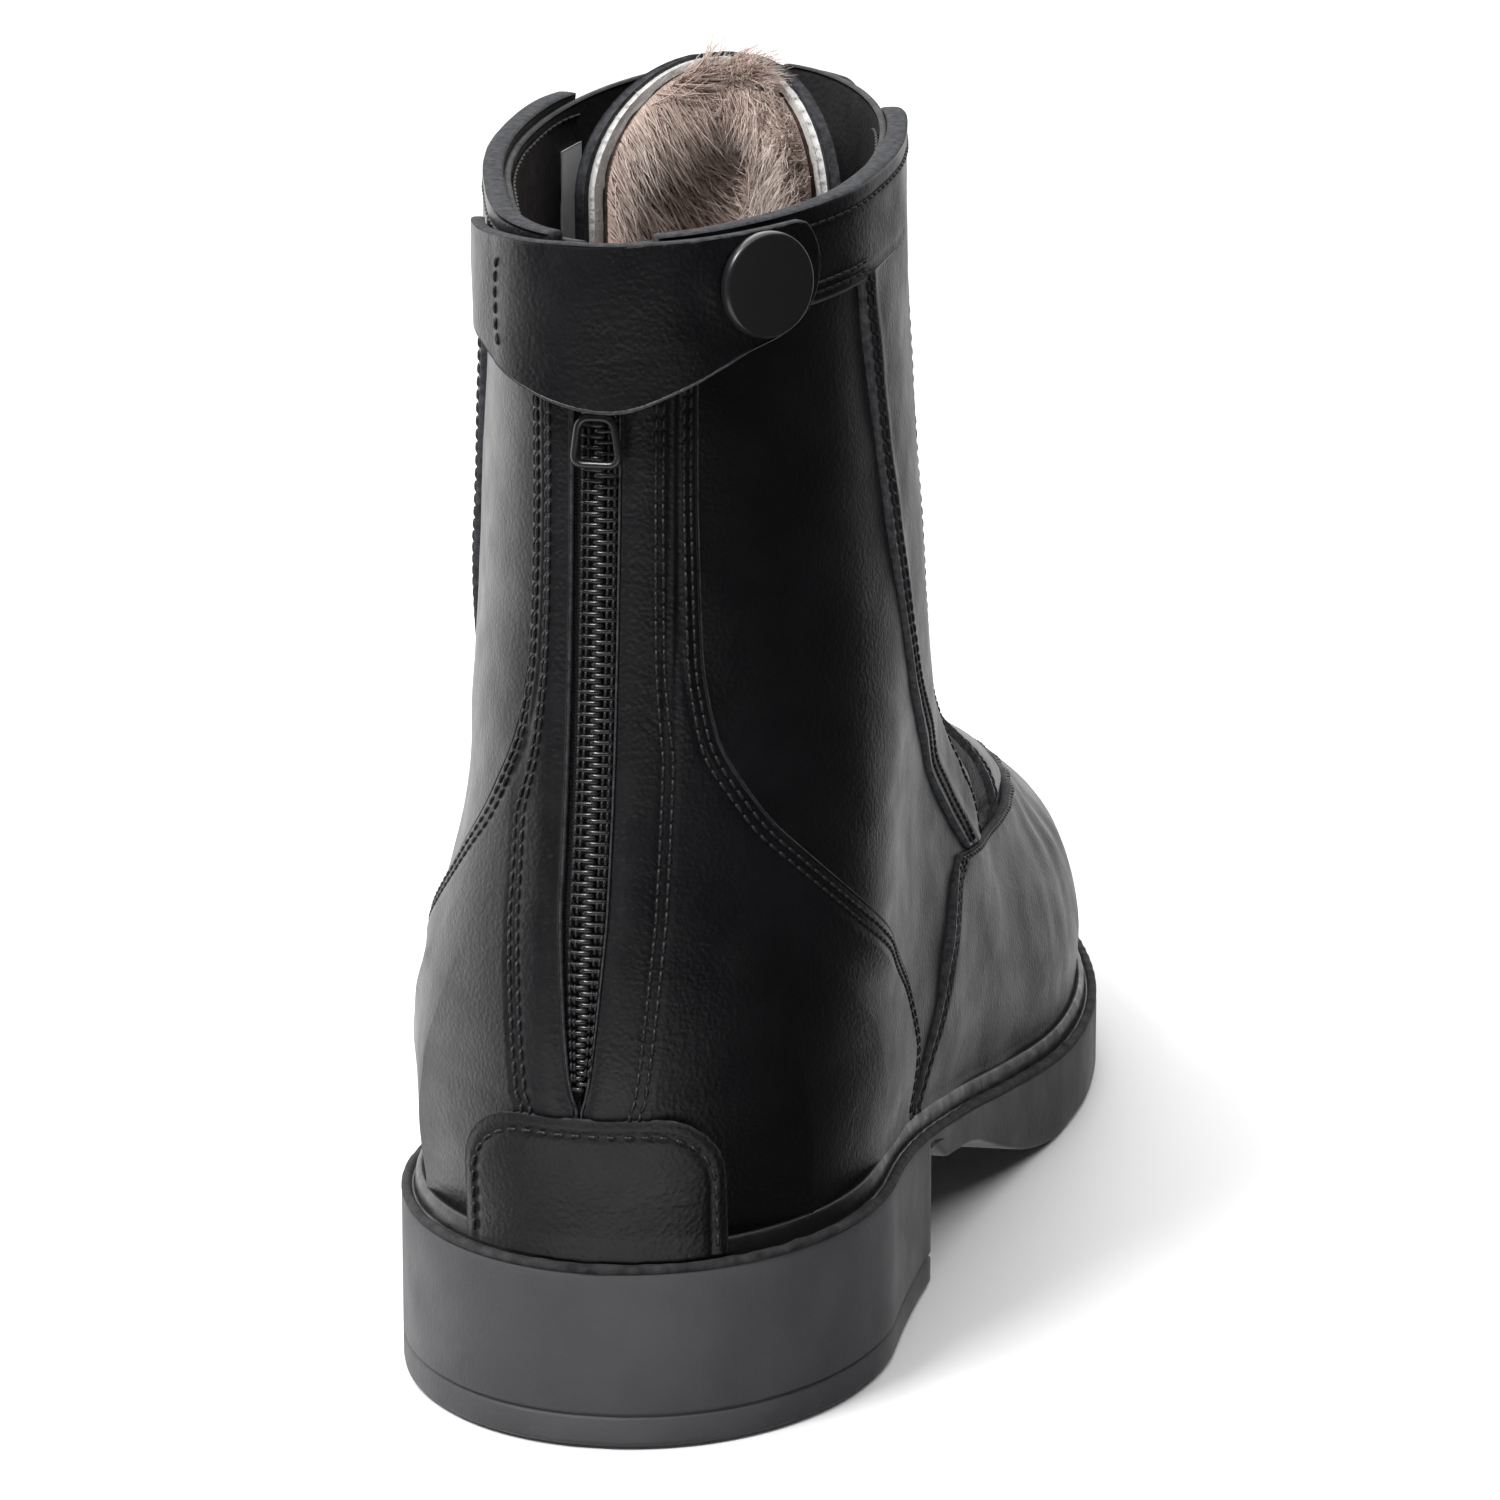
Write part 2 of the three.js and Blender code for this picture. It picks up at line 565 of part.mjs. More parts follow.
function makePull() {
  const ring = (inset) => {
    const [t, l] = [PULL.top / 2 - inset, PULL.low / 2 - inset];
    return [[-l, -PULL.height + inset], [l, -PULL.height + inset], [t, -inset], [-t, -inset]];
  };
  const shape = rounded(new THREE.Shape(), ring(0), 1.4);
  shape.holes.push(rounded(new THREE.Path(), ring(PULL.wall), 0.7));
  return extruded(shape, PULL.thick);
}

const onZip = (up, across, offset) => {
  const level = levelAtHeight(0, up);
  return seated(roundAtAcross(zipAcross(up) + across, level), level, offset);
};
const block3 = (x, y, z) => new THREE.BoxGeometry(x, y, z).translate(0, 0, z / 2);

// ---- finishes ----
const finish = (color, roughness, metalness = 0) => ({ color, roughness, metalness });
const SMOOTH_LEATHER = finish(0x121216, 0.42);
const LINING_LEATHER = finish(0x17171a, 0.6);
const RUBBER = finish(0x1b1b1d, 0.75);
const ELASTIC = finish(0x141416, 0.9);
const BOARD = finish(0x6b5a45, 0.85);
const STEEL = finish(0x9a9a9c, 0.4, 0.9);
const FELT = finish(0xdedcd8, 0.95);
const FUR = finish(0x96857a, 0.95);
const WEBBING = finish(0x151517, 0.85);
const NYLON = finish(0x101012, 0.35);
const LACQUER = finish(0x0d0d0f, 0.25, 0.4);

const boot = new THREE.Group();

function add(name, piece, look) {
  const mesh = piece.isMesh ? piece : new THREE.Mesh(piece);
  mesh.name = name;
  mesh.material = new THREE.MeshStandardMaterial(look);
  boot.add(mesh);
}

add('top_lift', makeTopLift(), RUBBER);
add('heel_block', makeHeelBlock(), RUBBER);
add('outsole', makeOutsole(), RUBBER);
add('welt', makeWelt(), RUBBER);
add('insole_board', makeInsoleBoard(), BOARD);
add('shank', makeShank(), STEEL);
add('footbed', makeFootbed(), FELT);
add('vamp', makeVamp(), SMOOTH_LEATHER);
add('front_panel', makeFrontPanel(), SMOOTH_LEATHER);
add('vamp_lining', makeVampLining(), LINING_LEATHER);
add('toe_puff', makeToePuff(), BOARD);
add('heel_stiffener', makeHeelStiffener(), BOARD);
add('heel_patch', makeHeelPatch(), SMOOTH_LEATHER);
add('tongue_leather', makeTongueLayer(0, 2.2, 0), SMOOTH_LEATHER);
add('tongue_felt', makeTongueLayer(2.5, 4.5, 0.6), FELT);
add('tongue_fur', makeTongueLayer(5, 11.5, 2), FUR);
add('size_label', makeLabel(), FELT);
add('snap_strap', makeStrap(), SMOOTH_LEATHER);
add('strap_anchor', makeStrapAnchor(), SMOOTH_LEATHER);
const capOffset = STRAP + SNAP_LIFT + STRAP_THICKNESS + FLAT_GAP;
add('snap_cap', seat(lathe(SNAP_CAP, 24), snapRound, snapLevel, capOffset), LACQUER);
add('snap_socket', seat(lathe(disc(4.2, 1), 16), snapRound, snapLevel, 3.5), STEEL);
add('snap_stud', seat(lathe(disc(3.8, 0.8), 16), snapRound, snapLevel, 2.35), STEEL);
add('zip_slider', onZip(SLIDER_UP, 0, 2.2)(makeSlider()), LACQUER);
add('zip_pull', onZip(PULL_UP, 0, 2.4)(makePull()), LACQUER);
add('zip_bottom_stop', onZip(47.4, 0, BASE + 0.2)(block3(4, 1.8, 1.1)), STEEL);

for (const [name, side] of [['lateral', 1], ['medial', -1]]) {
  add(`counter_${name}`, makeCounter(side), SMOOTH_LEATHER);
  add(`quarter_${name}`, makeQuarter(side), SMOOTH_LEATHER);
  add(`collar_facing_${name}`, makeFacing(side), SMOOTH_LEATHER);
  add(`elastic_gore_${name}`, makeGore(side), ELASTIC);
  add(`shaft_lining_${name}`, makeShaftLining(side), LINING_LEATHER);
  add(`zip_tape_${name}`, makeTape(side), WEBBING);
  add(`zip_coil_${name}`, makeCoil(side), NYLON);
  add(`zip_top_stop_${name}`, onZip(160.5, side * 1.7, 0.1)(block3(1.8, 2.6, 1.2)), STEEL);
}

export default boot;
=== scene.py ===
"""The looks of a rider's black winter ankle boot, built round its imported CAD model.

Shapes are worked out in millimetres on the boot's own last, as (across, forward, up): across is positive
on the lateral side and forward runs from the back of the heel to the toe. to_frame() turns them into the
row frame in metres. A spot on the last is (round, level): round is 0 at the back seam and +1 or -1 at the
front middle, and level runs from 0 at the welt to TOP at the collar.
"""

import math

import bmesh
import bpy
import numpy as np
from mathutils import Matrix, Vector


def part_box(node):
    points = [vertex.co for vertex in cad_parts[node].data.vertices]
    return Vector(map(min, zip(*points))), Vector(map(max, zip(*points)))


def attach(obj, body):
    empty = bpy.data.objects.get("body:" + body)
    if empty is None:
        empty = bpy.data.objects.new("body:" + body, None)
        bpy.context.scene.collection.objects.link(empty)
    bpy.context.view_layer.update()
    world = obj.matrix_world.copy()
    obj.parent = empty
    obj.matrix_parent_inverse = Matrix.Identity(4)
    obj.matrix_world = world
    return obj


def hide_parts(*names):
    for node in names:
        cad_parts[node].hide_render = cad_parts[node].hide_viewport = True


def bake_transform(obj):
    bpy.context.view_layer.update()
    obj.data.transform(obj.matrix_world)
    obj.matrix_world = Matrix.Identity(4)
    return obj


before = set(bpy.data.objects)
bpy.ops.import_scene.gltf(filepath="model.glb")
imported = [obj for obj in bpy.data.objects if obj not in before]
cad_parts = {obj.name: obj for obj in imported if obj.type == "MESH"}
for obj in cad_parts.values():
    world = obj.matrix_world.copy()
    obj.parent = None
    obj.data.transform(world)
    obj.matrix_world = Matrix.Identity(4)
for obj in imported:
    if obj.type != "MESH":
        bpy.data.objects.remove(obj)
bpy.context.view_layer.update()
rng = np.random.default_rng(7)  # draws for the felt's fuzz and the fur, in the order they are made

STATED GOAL
Write out again only the lines from the line containing "obj.matrix_parent_inverse = Matrix.Identity(4)" through the line containing "imported = [obj", both included, exactly as they are.

WRITTEN RESPONSE
    obj.matrix_parent_inverse = Matrix.Identity(4)
    obj.matrix_world = world
    return obj


def hide_parts(*names):
    for node in names:
        cad_parts[node].hide_render = cad_parts[node].hide_viewport = True


def bake_transform(obj):
    bpy.context.view_layer.update()
    obj.data.transform(obj.matrix_world)
    obj.matrix_world = Matrix.Identity(4)
    return obj


before = set(bpy.data.objects)
bpy.ops.import_scene.gltf(filepath="model.glb")
imported = [obj for obj in bpy.data.objects if obj not in before]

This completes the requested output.